INTRODUCTION
The withdrawal experience can be challenging not just to the person discontinuing the medication, but for relatives and others who care for them. The consequences are often inconceivable and it can be frustrating and painful to see someone you care so deeply for, in the throes of withdrawal. It is such a complex phenomenon and with very little public awareness, it can be difficult to relate to the experience.
It is not uncommon for family members, friends and caregivers to wonder if the person is overreacting or if the medication is causing some form of permanent mental or physical disorder. Sometimes the person in withdrawal feels the same.
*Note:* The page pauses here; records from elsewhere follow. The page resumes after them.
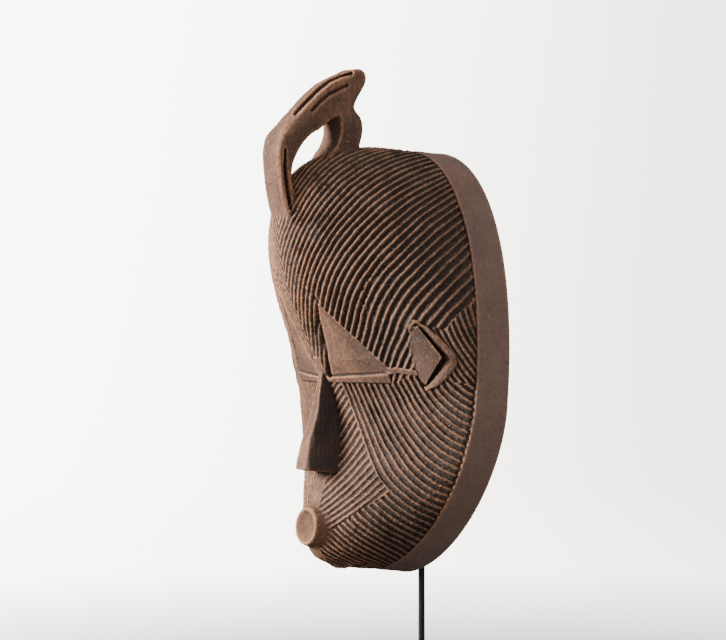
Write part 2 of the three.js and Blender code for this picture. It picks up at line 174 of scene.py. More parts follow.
class Plane:
    """A value kept on a grid in one plane, read between its points."""

    def __init__(self, low, high, size, function):
        self.low, self.size = low, size
        counts = [int((h - l) / size) + 2 for l, h in zip(low, high)]
        u, v = np.meshgrid(*[l + size * np.arange(n) for l, n in zip(low, counts)], indexing="ij")
        self.values = function(u, v)

    def __call__(self, u, v):
        a = np.clip((u - self.low[0]) / self.size, 0, self.values.shape[0] - 1.001)
        b = np.clip((v - self.low[1]) / self.size, 0, self.values.shape[1] - 1.001)
        i, j = a.astype(int), b.astype(int)
        a, b = a - i, b - j
        w = self.values
        lower = w[i, j] * (1 - a) + w[i + 1, j] * a
        upper = w[i, j + 1] * (1 - a) + w[i + 1, j + 1] * a
        return lower * (1 - b) + upper * b


# ---------------------------------------------------------------- tables along the mask's height

Z_TABLE = np.arange(0.0, HEIGHT + 0.5, 1.0)


def half_width(z):
    up = z >= WIDEST
    power = np.where(up, TOP_ROUND, FOOT_ROUND)
    t = np.clip(np.abs(z - WIDEST) / np.where(up, HEIGHT - WIDEST, WIDEST), 0, 1)
    return HALF_WIDTH * (1 - t**power) ** (1 / power)


W_TABLE = np.maximum(half_width(Z_TABLE), 4.0)
R_TABLE = np.maximum(through(FACE_RISE, Z_TABLE)
                     * (1 - np.clip(np.abs(Z_TABLE - HEIGHT / 2) / (HEIGHT / 2), 0, 1) ** 3) ** (1 / 3), 4.0)
N_TABLE = through(FACE_FULLNESS, Z_TABLE)
WD_TABLE, RD_TABLE = np.gradient(W_TABLE), np.gradient(R_TABLE)


def along(table, z):
    return np.interp(z, Z_TABLE, table)


ANGLES = np.linspace(0, math.pi / 2, 121)
ROUND = np.concatenate([
    np.zeros((len(Z_TABLE), 1)),
    np.cumsum(np.hypot(
        np.diff(W_TABLE[:, None] * np.sin(ANGLES) ** (2 / N_TABLE[:, None]), axis=1),
        np.diff(R_TABLE[:, None] * np.cos(ANGLES) ** (2 / N_TABLE[:, None]), axis=1)), axis=1)], axis=1)


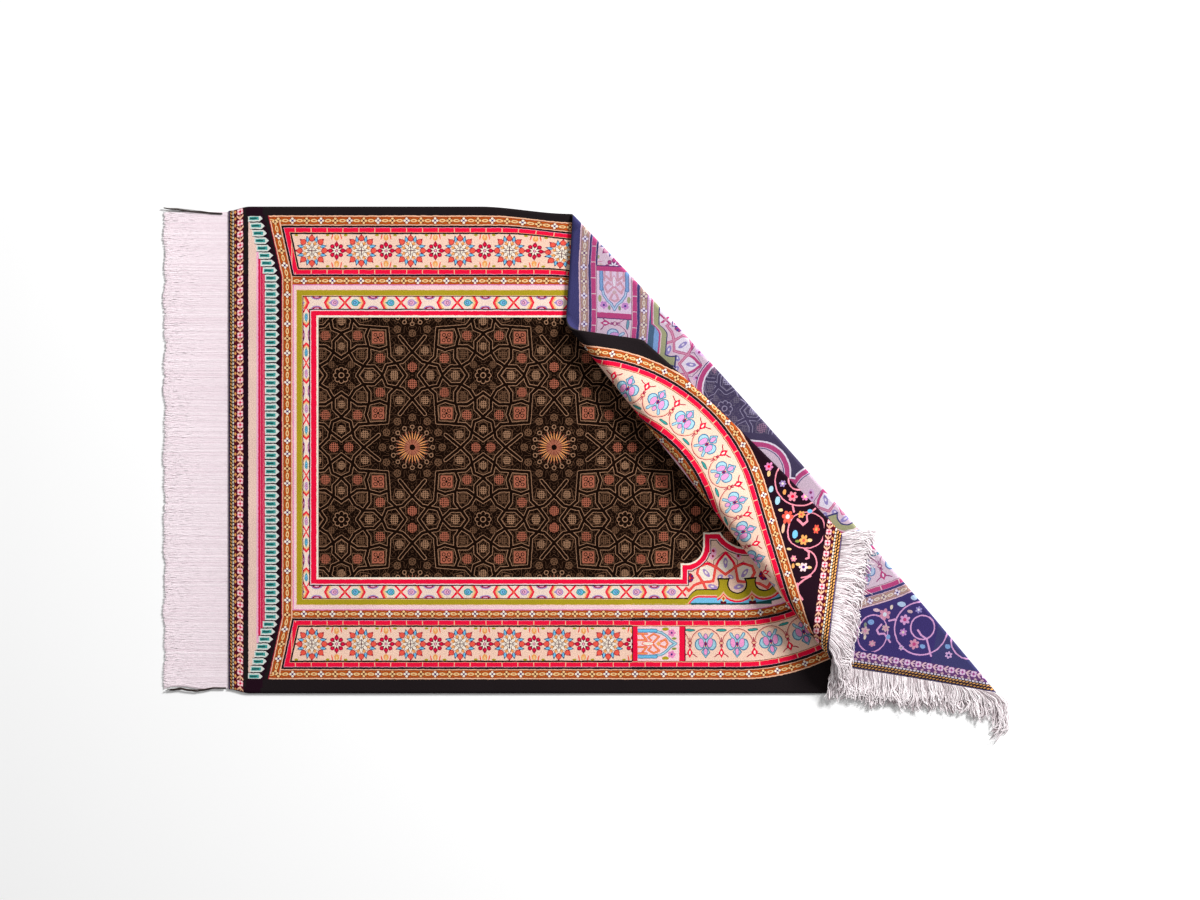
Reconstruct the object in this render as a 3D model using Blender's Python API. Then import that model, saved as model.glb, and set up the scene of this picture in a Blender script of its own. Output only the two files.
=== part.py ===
"""Prayer rug that lies on the floor with one end folded back on itself.

The rug is one woven sheet, 0.70 m wide and 1.10 m long, with a fringe along each end.
World X runs along the rug, Y across it and Z up.  The near end is at -X and the far end
at +X, the front side is at -Y and the back side at +Y.  The origin is on the underside,
at the middle of the unfolded sheet.  All sizes are metres.

The far end's back corner is folded over slantwise so that the underside shows (back
fold), the flap is turned face up again in a loose roll (return fold), and its loose
corner is turned under (tuck fold), with the tip turned up inside the roll.
"""
import math
from dataclasses import dataclass
from typing import NamedTuple

import bmesh
import bpy
import numpy as np

# The woven sheet.
RUG_LENGTH = 1.103
RUG_WIDTH = 0.700
RUG_THICKNESS = 0.003
CORNER_DRAW_IN = 0.006       # the sides come in by this much at the near end
CORNER_DRAW_LENGTH = 0.030   # over this much of the rug's length

# How the folded layers lie on each other.
TUCK_PITCH = RUG_THICKNESS + 0.0007   # from a layer's middle to the next one's
TIP_SETTLE_LENGTH = 0.050    # over which the corner's tip sinks to mid-pocket
PULL_BACK = 0.0144           # cloth dragged along the back fold, at its back end
PULL_FRONT = 0.0030          # the same at its front end
PULL_WIDTH = 0.085           # the strip beside the fold that is dragged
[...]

The more severe cases of withdrawal can impact family life to the point of devastation. The repercussions can be dire. Witnessing the physical and psychological symptoms, personality changes and emotional challenges can be distressing and providing the practical support requires dedication, patience and stamina.
In this video, the ways in which withdrawal affects relatives and friends are explained:
It requires unconditional acceptance to support a loved one going through withdrawal. This includes the ones who are still taking their medication but may be experiencing tolerance symptoms (when a higher dose of the drug is required in order for it to be effective), as well as those who may take the drug erratically and are unknowingly experiencing what is known as inter-dose withdrawal.
Support may be needed for much longer than anticipated. There will be times when your loved one may seem to be doing well, only to be have the symptoms return with intensity. This is normal. It can feel like you are on a roller coaster ride and so it is important that you also look after yourself while offering support to your loved one.
The most important thing is that you all keep in mind that even if the symptoms are persistent, the withdrawal will not last forever. The symptoms will eventually subside and your loved one will get better. Withdrawal stories have a happy ending so don’t lose heart. Just be patient, look after yourself well while you offer your support, and know that one day this will be a closed life chapter.